_Goal_
Identify and reproduce every line holding the string "listed".

Dataset items:

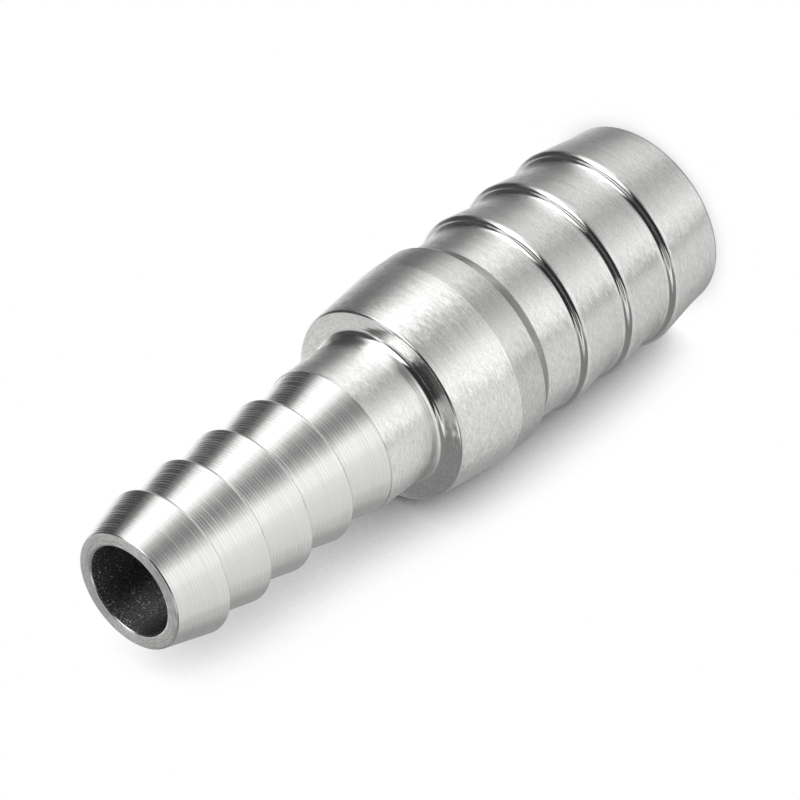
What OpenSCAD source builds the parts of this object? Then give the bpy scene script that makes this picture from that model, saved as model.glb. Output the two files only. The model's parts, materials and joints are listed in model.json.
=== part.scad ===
// Hose barb reducer, turned and drilled from one stainless steel bar. It joins a 13 mm hose to
// a 19 mm hose. It stands on its large end: Z runs along the bore, and Z = 0 is the large end's
// face. Lengths add up from there, so any of them can change by itself.

/* [Large tail] */
// Bore of the hose that goes on the large tail
large_hose_d = 19; // [15:0.1:25]
// How much wider than the hose's bore the barbs are
large_grip = 0.9; // [0.6:0.1:1.5]
// How much thinner than the hose's bore the tail is between the barbs
large_relief = 0.5; // [0.2:0.1:0.8]
// How much thinner the end is than the tail between the barbs
large_end_relief = 0.4; // [0.2:0.1:0.8]
// Wall of the tail between the barbs
large_wall = 1.5; // [1.1:0.1:2.5]
// Number of barbs
large_barbs = 3; // [1:1:6]
// Length of the lead-in from the end face to the first cone's foot
large_lead_len = 2.05; // [0.5:0.05:6]
// Length of a cone, from its foot to its crest
large_cone_len = 4.35; // [2:0.05:10]
// Length of a barb's rounded back
large_back_len = 0.95; // [0.75:0.01:2]
// Plain stretch between one barb's foot and the next barb's back
large_land_len = 0.8; // [0.1:0.1:5]
// Plain shank between the last barb and the collar
large_shank_len = 3.95; // [1:0.05:15]

/* [Collar] */
// How much higher than the large tail the collar is where it is widest
collar_height = 0.8; // [0.5:0.05:3]
// How much lower its rear edge is than its widest place
collar_rear_drop = 0.05; // [0:0.01:0.3]
// Length of the rear chamfer
collar_chamfer_len = 1.3; // [0.5:0.1:4]
// Length from the rear chamfer to the widest place
collar_rear_len = 3.2; // [1:0.1:10]
// Length from the widest place to the front face
collar_front_len = 7.2; // [6:0.1:20]
// How much higher than the small shank the front face is
collar_face_height = 2.3; // [1:0.01:5]
// Bevel on the front face's outer edge
collar_bevel = 0.25; // [0.1:0.05:0.5]
// Radius of the fillet between the small shank and the front face
collar_fillet_r = 0.7; // [0.1:0.05:2]

/* [Small tail] */
// Bore of the hose that goes on the small tail
small_hose_d = 13; // [10:0.1:16]
// How much wider than the hose's bore the barbs are
small_grip = 1; // [0.6:0.1:1.5]
// How much thinner than the hose's bore a cone's foot is
small_relief = 1.4; // [1:0.1:2]
// How much thinner the first cone starts than the others do
small_end_relief = 0.2; // [0:0.05:0.5]
// How much wider than the barbs the plain shank is
small_shank_over = 0.2; // [0:0.05:0.5]
// Wall at a cone's foot
small_wall = 1.45; // [1:0.05:2]
// Number of full barbs
small_barbs = 4; // [1:1:8]
// Distance from one barb to the next
small_pitch = 5.15; // [3:0.01:10]
// Length of the last, shorter cone, which runs out at the plain shank
small_last_len = 4.7; // [1:0.1:9]
// Plain shank between the last cone and the collar
small_shank_len = 6.5; // [3:0.1:20]
// Rounding of a crest
small_crest_r = 0.3; // [0.1:0.05:0.5]
// Rounding at the foot of a barb's square back
small_foot_r = 0.15; // [0.05:0.05:0.3]

/* [Bore] */
// Distance from the collar's front face back to the end of the large bore
bore_step_back = 5.2; // [4:0.1:10]
// Angle across the drilled cone that joins the two bores
drill_angle = 118; // [90:1:140]
// Bevel at each mouth
mouth_bevel = 0.2; // [0.1:0.05:0.3]
// Bevel on the outer edge of each end face
edge_bevel = 0.15; // [0.05:0.05:0.3]

/* [Hidden] */
$fn = 128;
arc_steps = 6;
overrun = 1;

large_crest_r = (large_hose_d + large_grip) / 2;
large_root_r = (large_hose_d - large_relief) / 2;
large_end_r = large_root_r - large_end_relief / 2;
large_bore_r = large_root_r - large_wall;
large_pitch = large_cone_len + large_back_len + large_land_len;

small_crest_edge_r = (small_hose_d + small_grip) / 2;
small_root_r = (small_hose_d - small_relief) / 2;
small_end_r = small_root_r - small_end_relief / 2;
small_shank_r = small_crest_edge_r + small_shank_over / 2;
small_bore_r = small_root_r - small_wall;

collar_peak_r = large_root_r + collar_height;
collar_rear_r = collar_peak_r - collar_rear_drop;
collar_face_r = small_shank_r + collar_face_height;
collar_fillet = min(collar_fillet_r, collar_face_height - collar_bevel);

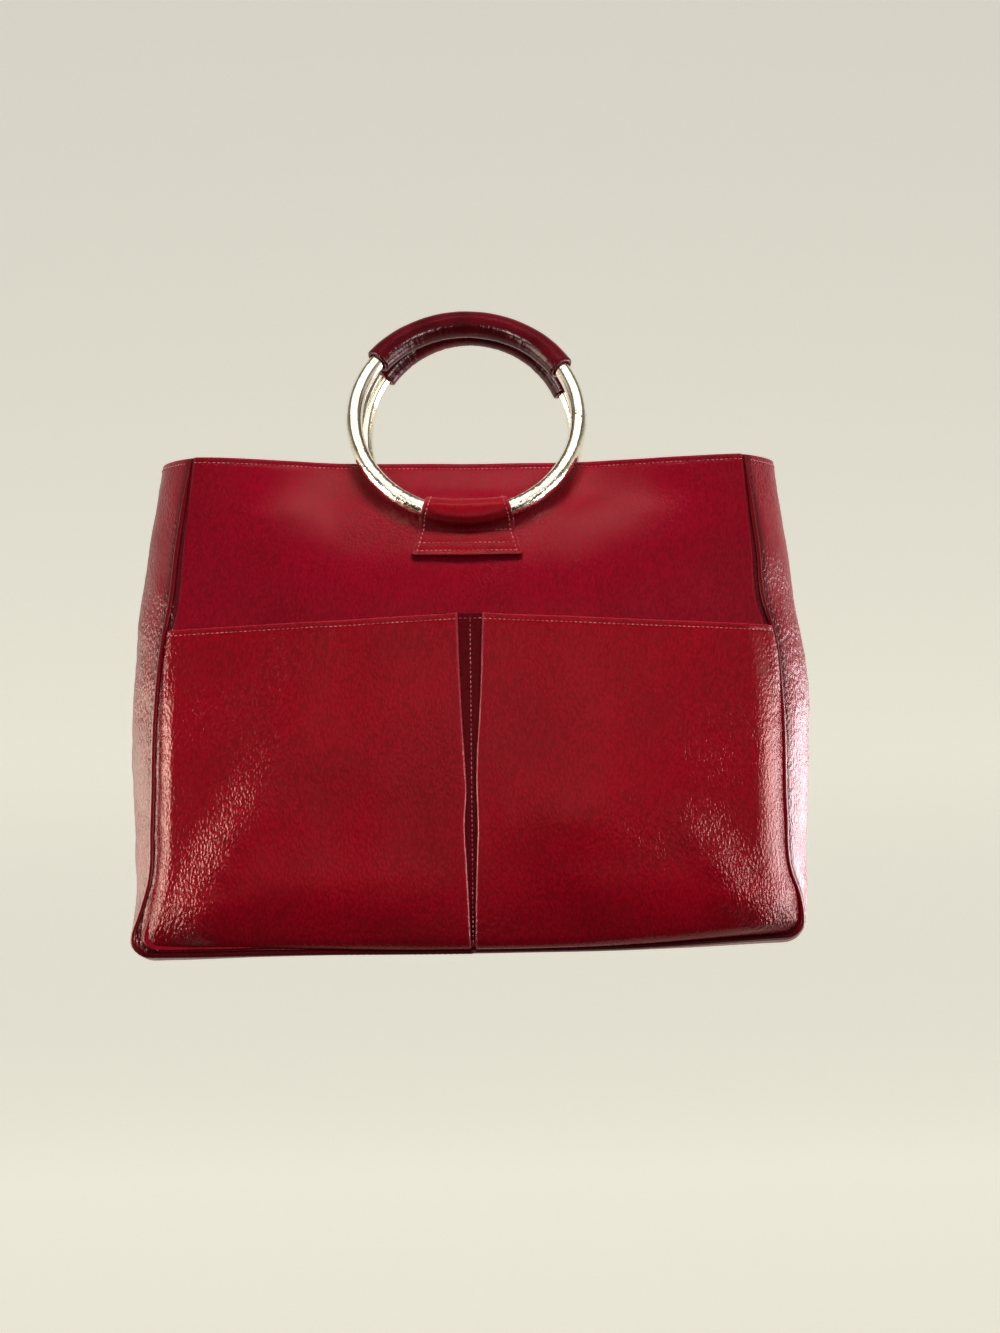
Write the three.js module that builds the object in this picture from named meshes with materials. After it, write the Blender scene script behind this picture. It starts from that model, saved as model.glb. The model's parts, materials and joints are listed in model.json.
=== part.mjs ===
// Leather tote bag with two metal ring handles, hanging as a flat-fronted wedge.
// Millimetres, +X right, +Y to the back, +Z up. The origin is the point the bag hangs by:
// both grips rest on the plane z = 0, one on each side of the plane y = 0.
import * as THREE from 'three';
import { mergeVertices } from 'three/addons/utils/BufferGeometryUtils.js';

// Driving dimensions: handles
const ringOuterDiameter = 126.6;
const ringTubeDiameter = 8.6;
const gripDiameter = 13.8;
const gripClearance = 0.3;
const gripSpacing = 0.3;
const frontRingLean = 20.8;
const frontRingShift = -1.3;
const backRingShift = 0.4;
const frontGripArc = { from: -54, to: 60 };
const backGripArc = { from: -55, to: 65 };

// Driving dimensions: body
const hangDrop = 72.7;
const bodyHeight = 244.3;
const baseWidth = 320;
const baseDepth = 84;
const backReach = 14;
const gussetBulge = 22;
const cornerRadius = 9;
const baseSag = 2.4;
const baseDrop = 3;
const leather = 1.5;
const pieceGap = 0.35;

// Driving dimensions: pocket, seam and tabs
const pocketDrop = 88.7;
const pocketRise = 7.5;
const pocketLeather = 1.4;
const pocketStandoff = 3;
const pocketSlack = 8.5;
const pocketEdgeRoll = 4.5;
const panelEdgeRoll = 3;
const sheetCells = 12;
const baseCells = 10;
const pleatDepth = 16;
const slitWidth = 11.6;
const weltDiameter = 2.1;
const seamInset = 2.8;
const tabTopWidth = 39;
const tabBottomWidth = 56;
const tabLength = 27;
const tabClearance = 0.55;
const tabDip = 1.3;

// Half widths of the seam line are shares of half the base width, and the bulge of the gusset
// is a share of gussetBulge. inset is how far the panel's edge lies inside the seam line, as a
// share of its full inset.
const outlineTable = [
  { down: 0.00, left: 0.885, right: 0.885, inset: 0.22, bulge: 1.00 },
  { down: 0.10, left: 0.909, right: 0.905, inset: 0.60, bulge: 0.98 },
  { down: 0.20, left: 0.925, right: 0.920, inset: 0.85, bulge: 1.02 },
  { down: 0.31, left: 0.938, right: 0.931, inset: 1.00, bulge: 1.07 },
  { down: 0.37, left: 0.953, right: 0.957, inset: 1.00, bulge: 1.00 },
  { down: 0.52, left: 0.972, right: 0.980, inset: 1.00, bulge: 0.98 },
  { down: 0.74, left: 0.975, right: 0.985, inset: 1.00, bulge: 0.87 },
  { down: 0.86, left: 0.979, right: 0.996, inset: 1.00, bulge: 0.74 },
  { down: 0.91, left: 0.999, right: 1.022, inset: 1.00, bulge: 0.52 },
  { down: 0.96, left: 1.020, right: 1.032, inset: 1.00, bulge: 0.34 },
  { down: 1.00, left: 1.012, right: 1.024, inset: 1.00, bulge: 0.22 },
];

// Depth of the panels, as shares of baseDepth measured forwards from the plane of the back.
const depthTable = [
  { down: 0.00, left: 0.702, right: 0.702, centre: 0.452, backSide: 0.02, backCentre: 0.150 },
  { down: 0.07, left: 0.735, right: 0.735, centre: 0.560, backSide: 0.01, backCentre: 0.158 },
  { down: 0.126, left: 0.762, right: 0.760, centre: 0.669, backSide: 0.01, backCentre: 0.168 },
  { down: 0.20, left: 0.802, right: 0.798, centre: 0.770, backSide: 0.01, backCentre: 0.150 },
  { down: 0.34, left: 0.872, right: 0.848, centre: 0.886, backSide: 0.01, backCentre: 0.070 },
  { down: 0.50, left: 0.935, right: 0.876, centre: 0.940, backSide: 0.02, backCentre: 0.020 },
  { down: 0.72, left: 1.000, right: 0.900, centre: 0.985, backSide: 0.02, backCentre: 0.010 },
  { down: 1.00, left: 1.112, right: 0.922, centre: 1.022, backSide: 0.02, backCentre: 0.020 },
];

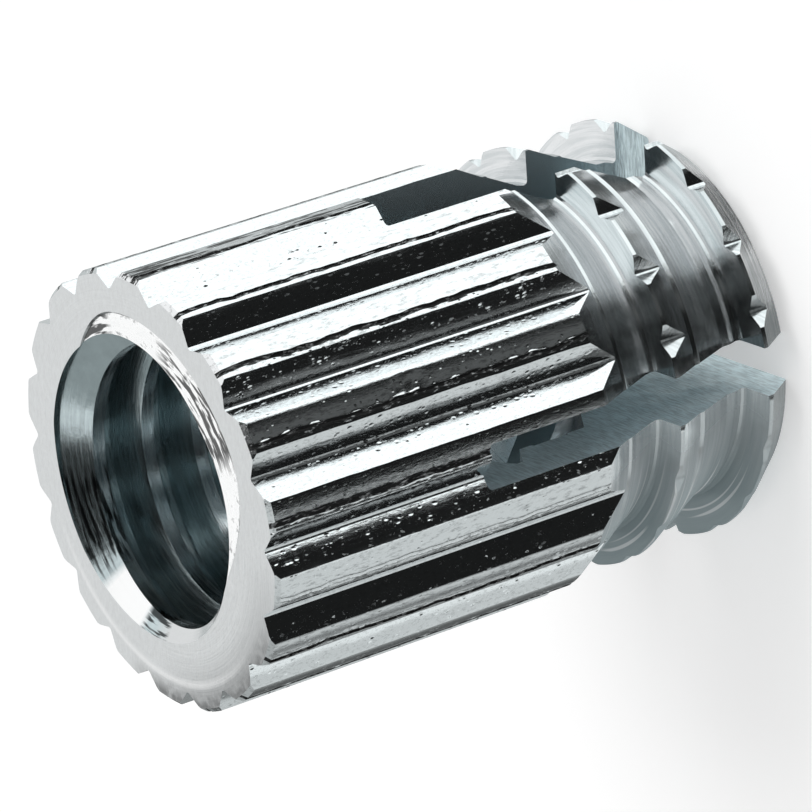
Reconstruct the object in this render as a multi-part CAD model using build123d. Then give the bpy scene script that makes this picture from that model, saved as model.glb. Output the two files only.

_Output of the task_
What OpenSCAD source builds the parts of this object? Then give the bpy scene script that makes this picture from that model, saved as model.glb. Output the two files only. The model's parts, materials and joints are listed in model.json.
Write the three.js module that builds the object in this picture from named meshes with materials. After it, write the Blender scene script behind this picture. It starts from that model, saved as model.glb. The model's parts, materials and joints are listed in model.json.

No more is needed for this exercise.